А старший сержант умирал от рака и, как выяснилось, именно поэтому и попал в офицерскую палату. Каждый день утром он задавал врачу один и тот же вопрос: «Какой анализ?» — и врач отводил глаза. Сержант был человеком опытным, много повидавшим и всякое, надо сказать; он сопровождал на Крайний Север еще первый «кировский» поток, об этом он с нескрываемым превосходством сообщил однажды остальным. Он худел и желтел на глазах — видимо, чувствовал, что наступают последние денечки и, по мере того как они проходили, все больше и больше терял присутствие духа. «Ну ведь можно же чего-нибудь сделать! — крикнул он на обходе главному врачу. — Не может же быть!» Но яйца всмятку он ел до последнего дня, тщательно выбирал ложечкой содержимое, от души присаливая и ни на мгновение не теряя аппетита. Однажды утром Глебов ушел на процедуры, а когда вернулся — увидел пустую кровать. Толстый майор покачал головой: «Так-то вот…» «Все там будем», — добавил капитан из ОМТО ХОЗУ [2]и пошел в уборную курить. Глебов смотрел на тщательно заправленное одеяло и вспоминал, как сержант рассказывал о своей службе на Севере: «Бывало, гонют одних баб — их, может, тыща или две — кто их считает — тундра… Ну а ты — начальник этапного оперпункта, одним словом, так что — какой разговор? Погреться им надо? Они же как собаки, прямо на снег, скопом… Ну — ткнешь пальцем: ты, мол, и ты — за мной шагом марш. Идут… А куда денешься?» Он рассказывал об этом с некой доброй лукавинкой, как о само собой разумеющемся — так, случай из жизни… Но эта простота звучала в его рассказе совсем не из-за умудренности и усталости: у него была ВЛАСТЬ, и он всей кожей, каждой клеточкой тела ощущал ее сладкую и весомую тяжесть…
За четверть века, которые миновали с тех пор, многое изменилось, но ощущение власти осталось. Оно только трансформировалось и спряталось — не те времена.
И все же: «Дай рвущемуся к власти навластвоваться всласть!»
Позвонил Жиленский, в обычной своей завывающей манере прочел новые стихи, сказал, хмыкнув: «Кто бы мог подумать… Из тюрьмы, и вроде — надо бы лежать пластом, а у меня такой подъем, такой прилив… Парадоксы бытия». Раньше Глебову казалось, что стихи Жиленского — некая любовная метафизика, но после этого нового цикла открылось другое — в этих стихах царил взгляд из космоса: привычно трагическое стало вдруг мелким и ничтожным, незаметное прежде обрело новые контуры и совсем иное содержание…

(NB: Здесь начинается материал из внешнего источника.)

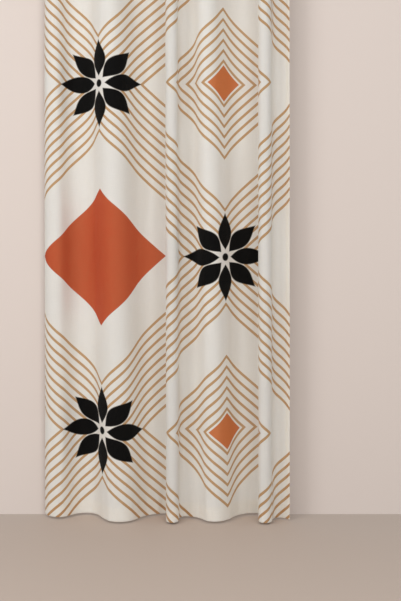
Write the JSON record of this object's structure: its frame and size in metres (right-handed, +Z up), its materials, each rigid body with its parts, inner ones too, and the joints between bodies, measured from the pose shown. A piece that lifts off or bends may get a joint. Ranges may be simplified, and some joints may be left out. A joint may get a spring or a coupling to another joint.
{
  "type": "printed curtain",
  "caption": "Full-length printed curtain panel hanging in uneven soft folds, with turned hems and a gathering tape behind its top edge.",
  "frame": {"origin": "middle of the curtain's top edge", "axes": "+Z up along the drop, X along the hung width, printed side facing -Y into the room, wall side +Y"},
  "size_m": [0.8846, 0.1253, 2.6],
  "materials": {
    "printed_cloth": "matt plain-woven polyester with a printed pattern on its front",
    "tape_weave": "plain woven narrow tape, undyed"
  },
  "bodies": {
    "root": {"curtain_panel": "printed_cloth", "heading_tape": "tape_weave"}
  },
  "joints": []
}
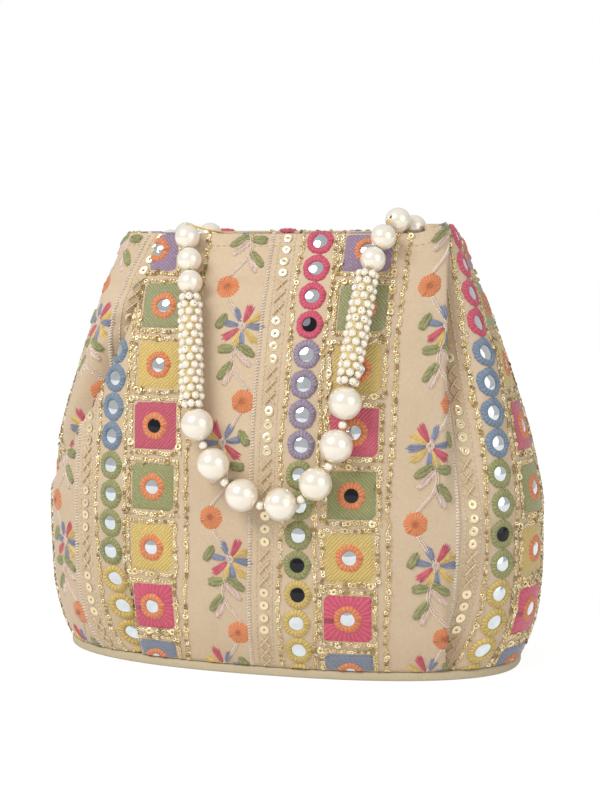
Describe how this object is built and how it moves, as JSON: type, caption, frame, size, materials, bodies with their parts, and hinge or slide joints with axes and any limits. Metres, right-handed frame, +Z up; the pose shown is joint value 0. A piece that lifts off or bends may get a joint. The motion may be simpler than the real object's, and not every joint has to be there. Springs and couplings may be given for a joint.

«А меня, знаете ли, вызвали. Спрашивают: были в ресторане с помощником прокурора Татищиной? Говорю: не был. Ну что вы, говорят, вас опознали работники милиции. Я говорю: если бы и был в ресторане, а меня опознали бы работники милиции — я бы как никогда уверился, что ни в каком ресторане не был. Спрашиваю: какого это было числа? Говорю: я этим вечером читал свои стихи большой аудитории, человек пятьдесят было, я могу многих, кого знаю, назвать, спросите у них, и вы убедитесь. А разрешение у вас, спрашивают, на публичное исполнение стихов от отдела культуры исполкома есть? Нет, отвечаю, и что же? До свидания, говорят».
Позвонила Татищина: «Уже знаете?» — «Знаю». — «Они мне предложили успокоиться и не возникать». — «А взамен?» — «По собственному желанию. Послезавтра начинаю работать на новом месте. Вы меня осуждаете?» — «Нет. Хорошая работа?» — «Что вы… Мечта!» — «Тогда поздравляю. Успехов вам». — «Спасибо. Вы поймите, если бы я…» — «Да Боге вами, разве у меня есть право судить вас? И тем более — осуждать? Спасибо за все — и никаких проблем!»